Optical fiber sensor based on magneto-optical surface plasmon resonance with ultra-high figure of merit

Abstract

Compared to surface plasmon resonance (SPR), the sensors based on the magneto-optical SPR (MOSPR) technique have much higher figure-of-merit (FOM). However, there are no reports about applying MOSPR in the optical fiber structure now. In this work, a novel D-shaped optical fiber sensor based on the MOSPR technique is proposed. The D-shaped optical fiber is coated with a thin silver film and a magneto-optical (MO) material film of Cerium-doped Yttrium-Iron garnet (CeYIG).

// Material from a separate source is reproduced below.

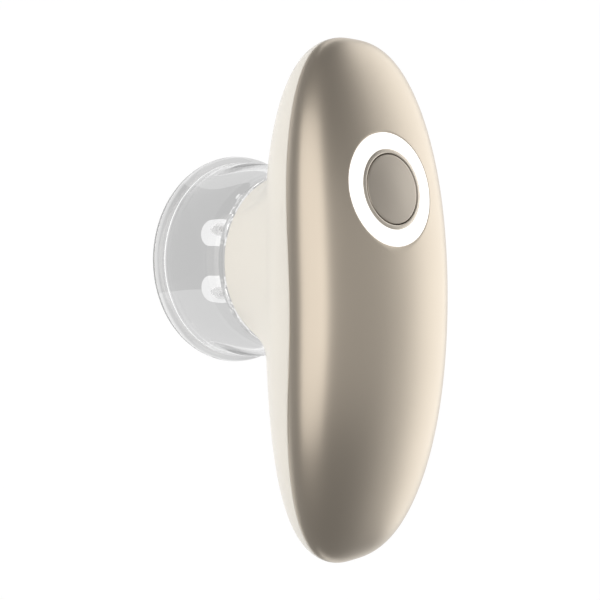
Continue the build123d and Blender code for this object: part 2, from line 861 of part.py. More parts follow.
def air_tube(side, end):
    """Silicone tube from a nozzle on the pin plate, up and round to a nozzle that points to -X."""
    foot = (cup_offset, side, partition_top + tube_end_gap)
    with BuildPart() as tube:
        with BuildLine() as route:
            FilletPolyline(foot, (cup_offset, side, port_height), (end - tube_end_gap, side, port_height),
                           radius=tube_bend)
        with BuildSketch(Plane(origin=foot, z_dir=(0, 0, 1))):
            Circle(tube_radius)
            Circle(tube_bore, mode=Mode.SUBTRACT)
        sweep(path=route.wire())
    return tube


write(air_tube(0, head_start), "suction_tube")
write(air_tube(release_port_side, valve_start), "release_tube")

# Pin plate: closes the neck inside the cup's collar and carries both nozzles
with BuildPart() as pin_plate:
    with BuildSketch(Plane.XY.offset(plate_face_height)):
        with Locations((cup_offset, 0)):
            Circle(plate_radius)
    extrude(amount=plate_top - plate_face_height)
    with BuildSketch(Plane.XY.offset(plate_face_height + plate_floor)):
        with Locations((cup_offset, 0)):
            Circle(plate_radius - plate_rim_wall)
            with PolarLocations(plate_post_circle, plate_post_count, plate_post_angle):
                Circle(plate_post_radius, mode=Mode.SUBTRACT)
        with Locations((cup_offset, 0), (cup_offset, release_port_side)):
            Circle(hub_radius, mode=Mode.SUBTRACT)
    extrude(amount=plate_top - plate_face_height - plate_floor, mode=Mode.SUBTRACT)
    with BuildSketch(Plane.XY.offset(plate_top)):
        with Locations((cup_offset, 0), (cup_offset, release_port_side)):
            Circle(nozzle_radius)
    extrude(amount=nozzle_top - plate_top)
    with BuildSketch(Plane.XY.offset(plate_face_height)):
        with Locations((cup_offset, 0), (cup_offset, release_port_side)):
            Circle(nozzle_bore)
    extrude(amount=nozzle_top - plate_face_height, mode=Mode.SUBTRACT)
    with BuildSketch(Plane.XY.offset(plate_face_height)):
        with Locations((cup_offset, 0)):
            Circle(filter_radius + seat_gap)
    extrude(amount=filter_thickness, mode=Mode.SUBTRACT)
    with BuildSketch(Plane.XY.offset(plate_face_height)):
        with Locations((cup_offset, 0)):
            with PolarLocations(pin_circle_radius, pin_count):
                Circle(pin_shank_radius + seat_gap)
    extrude(amount=plate_floor, mode=Mode.SUBTRACT)
    with BuildSketch(Plane.XY.offset(plate_top)):
        with Locations((cup_offset, 0)):
            with PolarLocations(plate_post_circle, plate_post_count, plate_post_angle):
                Circle(small_screw_radius + seat_gap)
    extrude(amount=partition_top - plate_top - plate_screw_length - seat_gap, mode=Mode.SUBTRACT)
    with BuildSketch(Plane.XZ):
        with Locations((cup_offset + plate_radius, seal_height)):
            Rectangle(2 * seal_groove_depth, 2 * (seal_section_radius + seat_gap))
    revolve(axis=cup_axis, mode=Mode.SUBTRACT)
write(pin_plate, "pin_plate")

with BuildPart() as massage_pins:
    with Locations((cup_offset, 0, pin_tip_height)):
        with PolarLocations(pin_circle_radius, pin_count):
            Cylinder(
                pin_radius, plate_face_height - pin_tip_height, align=(Align.CENTER, Align.CENTER, Align.MIN)
            )
    tip_edges = massage_pins.edges().filter_by(GeomType.CIRCLE).group_by(Axis.Z)[0]
    fillet(tip_edges, radius=pin_dome)
    with Locations((cup_offset, 0, plate_face_height)):
        with PolarLocations(pin_circle_radius, pin_count):
            Cylinder(pin_shank_radius, pin_shank_length, align=(Align.CENTER, Align.CENTER, Align.MIN))
write(massage_pins, "massage_pins")

with BuildPart() as pin_washers:
    with BuildSketch(Plane.XY.offset(plate_face_height + plate_floor)):
        with Locations((cup_offset, 0)):
            with PolarLocations(pin_circle_radius, pin_count):
                Circle(washer_radius)
                Circle(pin_shank_radius + seat_gap, mode=Mode.SUBTRACT)
            Circle(plate_radius - plate_rim_wall, mode=Mode.INTERSECT)
    extrude(amount=washer_thickness)
write(pin_washers, "pin_washers")

with BuildPart() as air_filter:
    with BuildSketch(Plane.XY.offset(plate_face_height)):
        with Locations((cup_offset, 0)):
            Circle(filter_radius)
    extrude(amount=filter_thickness)
write(air_filter, "air_filter")

with BuildPart() as plate_gasket:
    with BuildSketch(Plane.XY.offset(plate_top)):
        with Locations((cup_offset, 0)):
            Circle(plate_radius - seat_gap)
            Circle(plate_radius - gasket_width, mode=Mode.SUBTRACT)
    extrude(amount=gasket_thickness)
write(plate_gasket, "plate_gasket")

plate_screw_places = [
    Location(Vector(cup_offset, 0, partition_top)
             + Vector(plate_post_circle, 0).rotate(Axis.Z, plate_post_angle + 360 / plate_post_count * i))
    for i in range(plate_post_count)
]
plate_screws = screw_group(
    plate_screw_places, small_screw_radius, plate_screw_length, small_head_radius, small_head_height, True
)
write(plate_screws, "plate_screws")

seal_circle = plate_radius - seal_groove_depth + seat_gap + seal_section_radius
with BuildPart() as cup_seal_ring:
    with BuildSketch(Plane.XZ):
        with Locations((cup_offset + seal_circle, seal_height)):
            Circle(seal_section_radius)
    revolve(axis=cup_axis)
write(cup_seal_ring, "cup_seal_ring")

# Clear suction cup: collar, stepped shoulder, bell and thick rounded rim
with BuildPart() as suction_cup:
    with BuildSketch(Plane.XZ):
        with BuildLine():
            collar_top = cup_shoulder_top + collar_length
            mouth_radius = rim_radius - rim_thickness
            foot_radius = (rim_radius + mouth_radius) / 2
            ceiling = shoulder_height - cup_wall / 3
            collar = Polyline(
                (collar_inner_radius, ceiling),
                (collar_inner_radius, collar_top),
                (collar_outer_radius, collar_top),
                (collar_outer_radius, cup_shoulder_top),
                (neck_radius, cup_shoulder_top),
                (neck_radius, shoulder_height),
            )
            shoulder_foot = (neck_radius + shoulder_reach, shoulder_height - shoulder_drop)
            bell = TangentArc((bell_radius, rim_height), shoulder_foot, tangent=(0, 1))
            TangentArc(bell @ 1, collar @ 1, tangent=bell % 1)
            brow_middle = ((bell_radius + rim_radius) / 2, rim_height * 3 / 4)
            brow = TangentArc(bell @ 0, brow_middle, tangent=(0, -1))
            brow_end = TangentArc(brow @ 1, (rim_radius, rim_height / 2), tangent=brow % 1)
            TangentArc(brow_end @ 1, (foot_radius + rim_flat / 2, 0), tangent=(0, -1))
            Line((foot_radius + rim_flat / 2, 0), (foot_radius - rim_flat / 2, 0))
            lip = TangentArc((mouth_radius, cup_wall), (foot_radius - rim_flat / 2, 0), tangent=(0, -1))
            inner_turn = (collar_inner_radius + ceiling_reach, ceiling - ceiling_turn)
            inner_bell = TangentArc(lip @ 0, inner_turn, tangent=(0, 1))
            TangentArc(inner_bell @ 1, collar @ 0, tangent=inner_bell % 1)
        make_face()
    revolve(axis=Axis.Z)
suction_cup.part.position = (cup_offset, 0, 0)
write(suction_cup, "suction_cup")

# Charging socket on its small board in the handle's tip
with BuildPart() as charging_board:
    with BuildSketch(Plane.XY.offset(charging_board_height)):
        with Locations((charging_board_centre, 0)):
            Rectangle(charging_board_length, charging_board_width)
        with Locations((charging_board_start + main_board_inset, 0)):
            with GridLocations(0, charging_board_width - 2 * post_radius, 1, 2):
                Circle(small_screw_radius + plunger_gap, mode=Mode.SUBTRACT)
    extrude(amount=board_thickness)
write(charging_board, "charging_board")

with BuildPart() as charging_socket:
    with BuildSketch(Plane.YZ.offset(socket_mouth)):
        with Locations((0, socket_centre_height)):
            RectangleRounded(socket_width, socket_height, socket_height / 2 - socket_wall)
    extrude(amount=-socket_length)
    with BuildSketch(Plane.YZ.offset(socket_mouth)):
        with Locations((0, socket_centre_height)):
            RectangleRounded(
                socket_width - 2 * socket_wall,
                socket_height - 2 * socket_wall,
                socket_height / 2 - 2 * socket_wall,
            )
    extrude(amount=2 * socket_wall - socket_length, mode=Mode.SUBTRACT)
    with BuildSketch(Plane.YZ.offset(socket_mouth - socket_length + socket_wall)):
        with Locations((0, socket_centre_height)):
            Rectangle(socket_tongue_width, socket_tongue_thickness)
    extrude(amount=socket_length - 3 * socket_wall)
write(charging_socket, "charging_socket")

charging_screw_places = [
    Location((charging_board_start + main_board_inset, side * (charging_board_width / 2 - post_radius),
              charging_board_top))
    for side in (-1, 1)
]
charging_board_screws = screw_group(
    charging_screw_places, small_screw_radius, small_screw_length, small_head_radius, small_head_height, True
)
write(charging_board_screws, "charging_board_screws")

# Screws that close the housing from the back, and the caps that hide them
housing_seats = [
    Location((x, y, parting_z(x) + housing_screw_grip - housing_screw_length))
    for x, y in housing_screw_places
]
housing_screws = screw_group(
    housing_seats, housing_screw_radius, housing_screw_length, housing_head_radius, housing_head_height, False
)
write(housing_screws, "housing_screws")

with BuildPart() as screw_caps:
    for x, y in housing_screw_places:
        with BuildSketch(Plane.XY.offset(back_z(x, y) + cap_thickness)):
            with Locations((x, y)):
                Circle(housing_head_radius + seat_gap)
        extrude(amount=-4 * cap_thickness)
    add(body_solid(0), mode=Mode.INTERSECT)
write(screw_caps, "screw_caps")
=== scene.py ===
import json
import math

import bmesh
import bpy
import numpy as np
from mathutils import Matrix, Vector


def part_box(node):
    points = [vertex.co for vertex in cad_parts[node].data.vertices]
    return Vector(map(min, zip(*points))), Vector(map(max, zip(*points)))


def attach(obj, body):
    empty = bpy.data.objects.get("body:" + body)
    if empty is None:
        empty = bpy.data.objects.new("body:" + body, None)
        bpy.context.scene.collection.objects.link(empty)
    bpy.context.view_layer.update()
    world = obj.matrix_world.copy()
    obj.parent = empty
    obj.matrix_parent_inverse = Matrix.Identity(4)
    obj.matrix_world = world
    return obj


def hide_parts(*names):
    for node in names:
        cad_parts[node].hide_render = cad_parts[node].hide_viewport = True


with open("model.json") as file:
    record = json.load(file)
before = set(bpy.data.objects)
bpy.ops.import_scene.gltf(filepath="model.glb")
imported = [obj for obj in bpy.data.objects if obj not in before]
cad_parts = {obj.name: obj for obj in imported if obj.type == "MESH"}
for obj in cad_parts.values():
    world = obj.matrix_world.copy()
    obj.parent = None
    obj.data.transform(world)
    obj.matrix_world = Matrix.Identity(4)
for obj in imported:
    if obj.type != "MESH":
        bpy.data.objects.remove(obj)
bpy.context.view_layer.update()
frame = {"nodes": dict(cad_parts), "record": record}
print("frame loaded:", len(frame["nodes"]), "nodes")

mm = 0.001
mergeDistance = 0.001 * mm
sharpAngle = math.radians(35)     # edges that bend more than this stay crisp
scene = bpy.context.scene
scene.view_settings.view_transform = "Standard"

# The body is one smooth form: an outline, a crown and a back, each a rounded oval
bodyForm = {
    "halfLength": 82.5 * mm,
    "halfWidth": 33.4 * mm,
    "frontHeight": 16 * mm,
    "rearDepth": 23.6 * mm,
    "partingHeight": 63.5 * mm,
    "partingDrop": 4.7 * mm,      # the parting line bows down towards both tips
    "outlinePower": 2.86,
    "frontPower": 1.85,
    "rearPower": 2.32,
    "frontFullness": 0.71,
    "rearFullness": 0.61,
    "rearLean": 0.15,             # the back is a little deeper towards the button
    # by how much the ovals are trimmed at the tips, and with which power of the way there
    "widthTrim": ((-0.078, 2), (-0.1, 45)),
    "crownTrim": ((-0.06, 6), (0.24, 60)),
    "depthTrim": ((0.08, 3), (-0.08, 10)),
    "seamLift": 3.1 * mm,
    "seamReach": 0.46,
    "wall": 2.2 * mm,
    "columns": 384,               # round the outline
    "samples": 500,               # along a line that is laid on the surface
    "halvings": 40,               # to find a place along a rounded quarter
}
cupAxisX = (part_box("suction_cup")[0].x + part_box("suction_cup")[1].x) / 2


def ovalReach(reach, share, power):
    return reach * np.maximum(0, 1 - np.abs(share) ** power) ** (1 / power)


def tipTrim(share, name):
    # 1 in the body's middle
    way = np.clip(np.abs(share), 0, 1)
    return 1 + sum(amount * way ** power for amount, power in bodyForm[name])


def widthAt(share, inset):
    oval = ovalReach(bodyForm["halfWidth"] - inset, share, bodyForm["outlinePower"])
    return oval * tipTrim(share, "widthTrim")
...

By applying a magnetic field on the sensing region, the magneto-optical Kerr effect (MOKE) of the CeYIG layer and the related MOSPR phenomenon could be excited when appropriate light is transmitted in the proposed optical fiber sensor. The influence of the structural parameters including the residual cladding thickness, silver and MO material film thicknesses are analyzed theoretically by the finite element method (FEM). With the optimal parameters, the sensor achieves the sensitivity of 5304 nm RIU−1. Since the peak width of MOSPR spectra is much narrower than that of the SPR spectra, the FOM of the sensor is largely enhanced to 3864 RIU−1 on average and 13260 RIU−1 in maximum, which surpasses the optical fiber SPR sensors vastly. The miniaturized and simple design of the D-shaped optical fiber MOSPR sensor, coupled with the ultra-high FOM, offers itself great potential in biochemical sensing applications.